- DATASET CONTENT
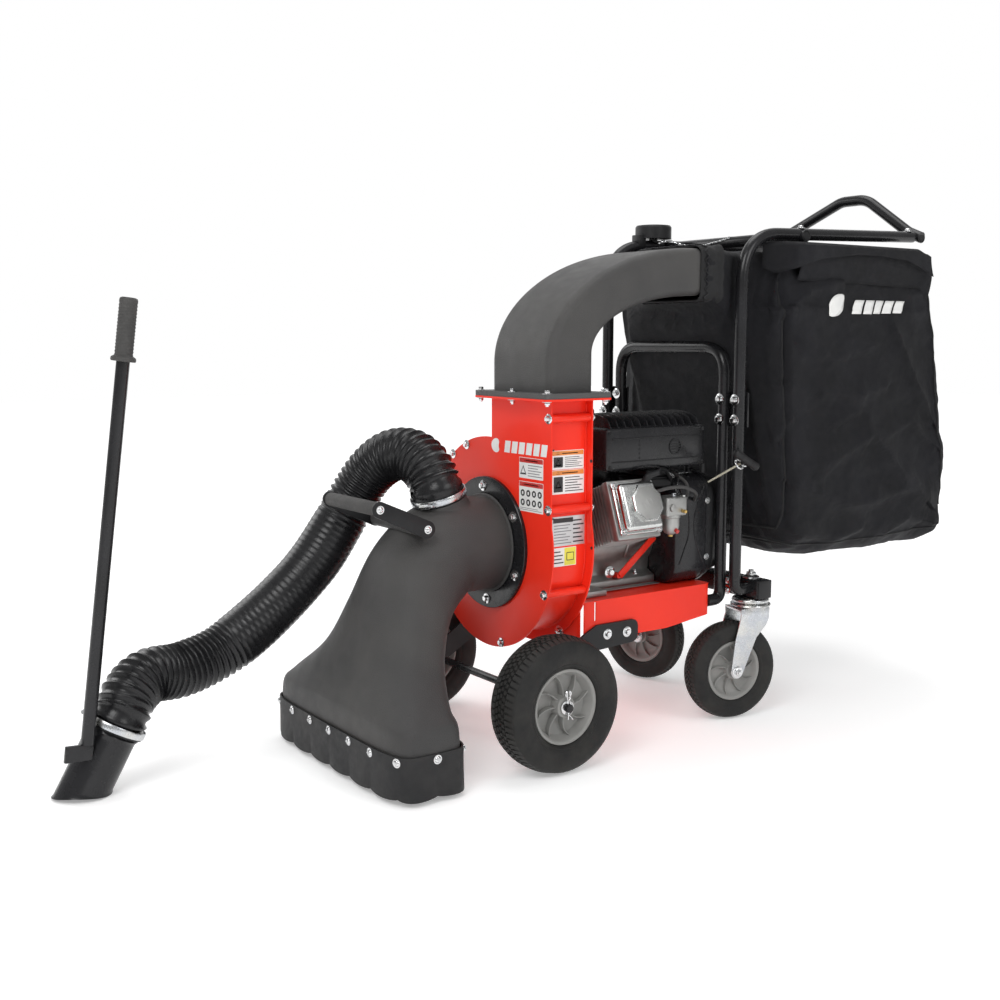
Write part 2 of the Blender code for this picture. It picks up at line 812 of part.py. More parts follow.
# Controls on the engine.
THROTTLE = Vector((0.112, 0.4540, 0.5284))
throttle = rod("throttle_lever", THROTTLE, THROTTLE + Vector((0, 0, 0.010)), 0.008, BLACK_PLASTIC, sides=16)
arm_low, arm_high = THROTTLE + Vector((0, -0.004, 0.003)), THROTTLE + Vector((0.046, 0.004, 0.007))
throttle_arm = box("throttle_arm", arm_low, arm_high, helper=True)
knob_low, knob_high = THROTTLE + Vector((0.042, 0, 0.001)), THROTTLE + Vector((0.042, 0, 0.020))
throttle_knob = rod("throttle_knob", knob_low, knob_high, 0.006, helper=True)
join(throttle, throttle_arm, throttle_knob)
CHOKE = Vector((0.196, 0.334, 0.4924))
choke = rod("choke_lever", CHOKE, CHOKE + Vector((0, 0, 0.006)), 0.005, ZINC, sides=12)
arm_low, arm_high = CHOKE + Vector((0, -0.003, 0.002)), CHOKE + Vector((0.030, 0.003, 0.0045))
choke_arm = box("choke_arm", arm_low, arm_high, helper=True)
join(choke, choke_arm)


# ---- Starter rope, its guide and grip ----
ROPE_START = Vector((0.1560, 0.470, 0.5080))
ROPE_GUIDE = Vector((0.2360, 0.4780, 0.5520))
ROPE_LINE = (ROPE_GUIDE - ROPE_START).normalized()
rod("starter_rope", ROPE_START, ROPE_GUIDE + ROPE_LINE * 0.006, 0.00225, ROPE, sides=10)
guide_ring = turned(
    "rope_guide",
    [(0.0100 + 0.0025 * math.cos(a), 0.0025 * math.sin(a)) for a in [-i * math.tau / 6 for i in range(6)]],
    ROPE_GUIDE,
    ROPE_LINE,
    BLACK_PAINT,
    steps=12,
)
guide_arm = tube(
    "guide_arm",
    bent(
        [
            ROPE_GUIDE + Vector((0.0, 0.0095, -0.004)),
            (0.2360, 0.500, 0.546),
            (0.2250, 0.500, 0.546),
        ],
        0.006,
    ),
    0.0022,
    fineness=2,
    helper=True,
)
join(guide_ring, as_mesh(guide_arm))
GRIP = ROPE_GUIDE + ROPE_LINE * 0.0200
grip_side = Vector((-0.329, 0.832, 0.445))
grip_side = (grip_side - ROPE_LINE * grip_side.dot(ROPE_LINE)).normalized()
grip_half = grip_side * 0.032
grip = rod("starter_handle", GRIP - grip_half, GRIP + grip_half, 0.010, BLACK_PLASTIC, sides=16)
neck_end = GRIP - ROPE_LINE * 0.0135
grip_neck = rod("starter_neck", GRIP, neck_end, 0.008, end_radius=0.0045, helper=True, sides=16)
join(grip, grip_neck)


# ---- Frame tubes ----
CROSSBAR = Vector((0.0, 0.6720, 1.0215))
PLUG_Y = 0.636  # the spare port plug, on the right rail
PLUG_LOW = 1.0405
NOTCH_REACH = Vector((0.3, 0, 0))
crossbar_notch = rod(
    "crossbar_notch", CROSSBAR - NOTCH_REACH, CROSSBAR + NOTCH_REACH, TUBE_RADIUS + GAP, helper=True
)
for side, sign in (("left", 1), ("right", -1)):
    x = sign * UPRIGHT_X
    lower = [(x, CASTER_Y - 0.020 - GAP, 0.281), (x, UPRIGHT_Y, 0.281), (x, UPRIGHT_Y, 0.800)]
    rail_end = (x, HANDLE_Y - TUBE_RADIUS - GAP, RAIL_Z[1])
    upper = [lower[-1], (x, UPRIGHT_Y, RAIL_Z[0]), rail_end]
    route = bent(lower, 0.040) + bent(upper, RAIL_BEND, 7)[1:]
    upright = as_mesh(tube(f"frame_{side}", route, TUBE_RADIUS, fineness=2), BLACK_PAINT)
    cut(upright, crossbar_notch)
    if side == "right":
        peg = rod("plug_peg", (x, PLUG_Y, 1.024), (x, PLUG_Y, PLUG_LOW - GAP), 0.010, sides=12, helper=True)
        join(upright, peg)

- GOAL
Reproduce all of the material above word for word.

- TASK RESPONSE
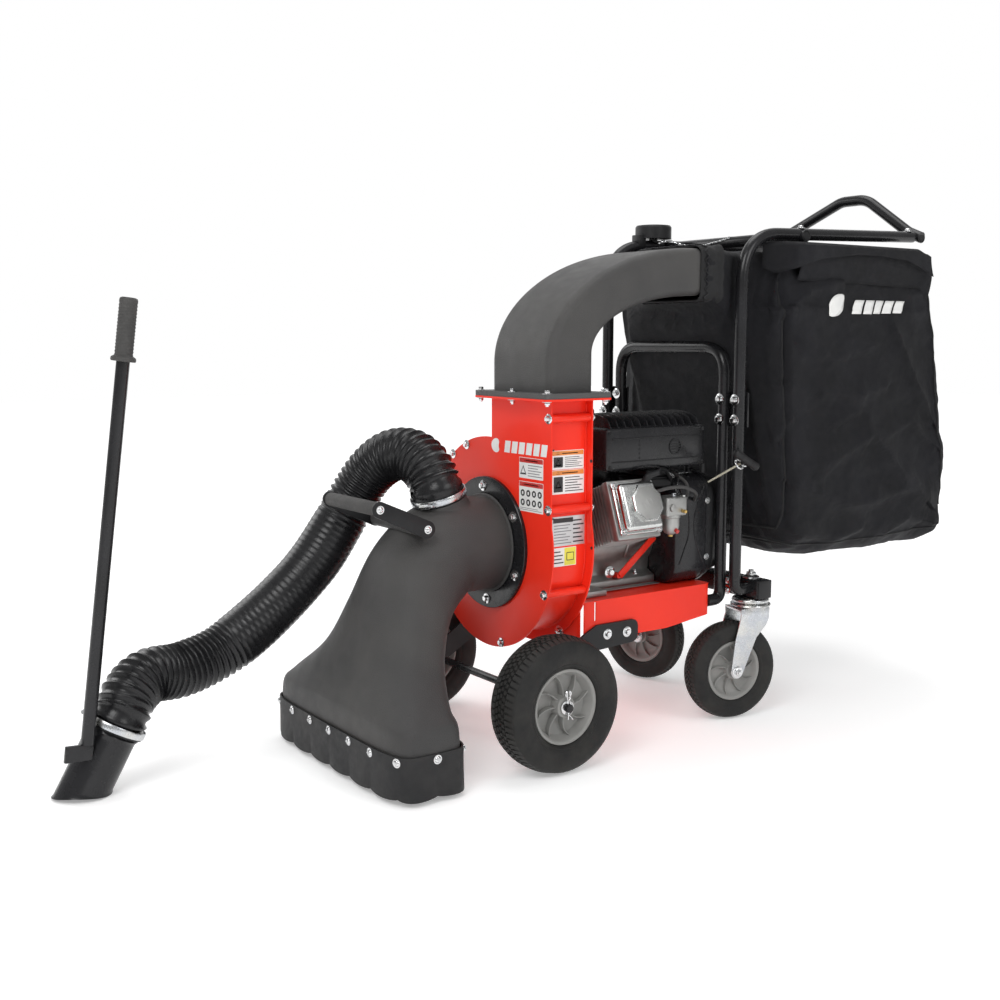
Write part 2 of the Blender code for this picture. It picks up at line 812 of part.py. More parts follow.
# Controls on the engine.
THROTTLE = Vector((0.112, 0.4540, 0.5284))
throttle = rod("throttle_lever", THROTTLE, THROTTLE + Vector((0, 0, 0.010)), 0.008, BLACK_PLASTIC, sides=16)
arm_low, arm_high = THROTTLE + Vector((0, -0.004, 0.003)), THROTTLE + Vector((0.046, 0.004, 0.007))
throttle_arm = box("throttle_arm", arm_low, arm_high, helper=True)
knob_low, knob_high = THROTTLE + Vector((0.042, 0, 0.001)), THROTTLE + Vector((0.042, 0, 0.020))
throttle_knob = rod("throttle_knob", knob_low, knob_high, 0.006, helper=True)
join(throttle, throttle_arm, throttle_knob)
CHOKE = Vector((0.196, 0.334, 0.4924))
choke = rod("choke_lever", CHOKE, CHOKE + Vector((0, 0, 0.006)), 0.005, ZINC, sides=12)
arm_low, arm_high = CHOKE + Vector((0, -0.003, 0.002)), CHOKE + Vector((0.030, 0.003, 0.0045))
choke_arm = box("choke_arm", arm_low, arm_high, helper=True)
join(choke, choke_arm)


# ---- Starter rope, its guide and grip ----
ROPE_START = Vector((0.1560, 0.470, 0.5080))
ROPE_GUIDE = Vector((0.2360, 0.4780, 0.5520))
ROPE_LINE = (ROPE_GUIDE - ROPE_START).normalized()
rod("starter_rope", ROPE_START, ROPE_GUIDE + ROPE_LINE * 0.006, 0.00225, ROPE, sides=10)
guide_ring = turned(
    "rope_guide",
    [(0.0100 + 0.0025 * math.cos(a), 0.0025 * math.sin(a)) for a in [-i * math.tau / 6 for i in range(6)]],
    ROPE_GUIDE,
    ROPE_LINE,
    BLACK_PAINT,
    steps=12,
)
guide_arm = tube(
    "guide_arm",
    bent(
        [
            ROPE_GUIDE + Vector((0.0, 0.0095, -0.004)),
            (0.2360, 0.500, 0.546),
            (0.2250, 0.500, 0.546),
        ],
        0.006,
    ),
    0.0022,
    fineness=2,
    helper=True,
)
join(guide_ring, as_mesh(guide_arm))
GRIP = ROPE_GUIDE + ROPE_LINE * 0.0200
grip_side = Vector((-0.329, 0.832, 0.445))
grip_side = (grip_side - ROPE_LINE * grip_side.dot(ROPE_LINE)).normalized()
grip_half = grip_side * 0.032
grip = rod("starter_handle", GRIP - grip_half, GRIP + grip_half, 0.010, BLACK_PLASTIC, sides=16)
neck_end = GRIP - ROPE_LINE * 0.0135
grip_neck = rod("starter_neck", GRIP, neck_end, 0.008, end_radius=0.0045, helper=True, sides=16)
join(grip, grip_neck)


# ---- Frame tubes ----
CROSSBAR = Vector((0.0, 0.6720, 1.0215))
PLUG_Y = 0.636  # the spare port plug, on the right rail
PLUG_LOW = 1.0405
NOTCH_REACH = Vector((0.3, 0, 0))
crossbar_notch = rod(
    "crossbar_notch", CROSSBAR - NOTCH_REACH, CROSSBAR + NOTCH_REACH, TUBE_RADIUS + GAP, helper=True
)
for side, sign in (("left", 1), ("right", -1)):
    x = sign * UPRIGHT_X
    lower = [(x, CASTER_Y - 0.020 - GAP, 0.281), (x, UPRIGHT_Y, 0.281), (x, UPRIGHT_Y, 0.800)]
    rail_end = (x, HANDLE_Y - TUBE_RADIUS - GAP, RAIL_Z[1])
    upper = [lower[-1], (x, UPRIGHT_Y, RAIL_Z[0]), rail_end]
    route = bent(lower, 0.040) + bent(upper, RAIL_BEND, 7)[1:]
    upright = as_mesh(tube(f"frame_{side}", route, TUBE_RADIUS, fineness=2), BLACK_PAINT)
    cut(upright, crossbar_notch)
    if side == "right":
        peg = rod("plug_peg", (x, PLUG_Y, 1.024), (x, PLUG_Y, PLUG_LOW - GAP), 0.010, sides=12, helper=True)
        join(upright, peg)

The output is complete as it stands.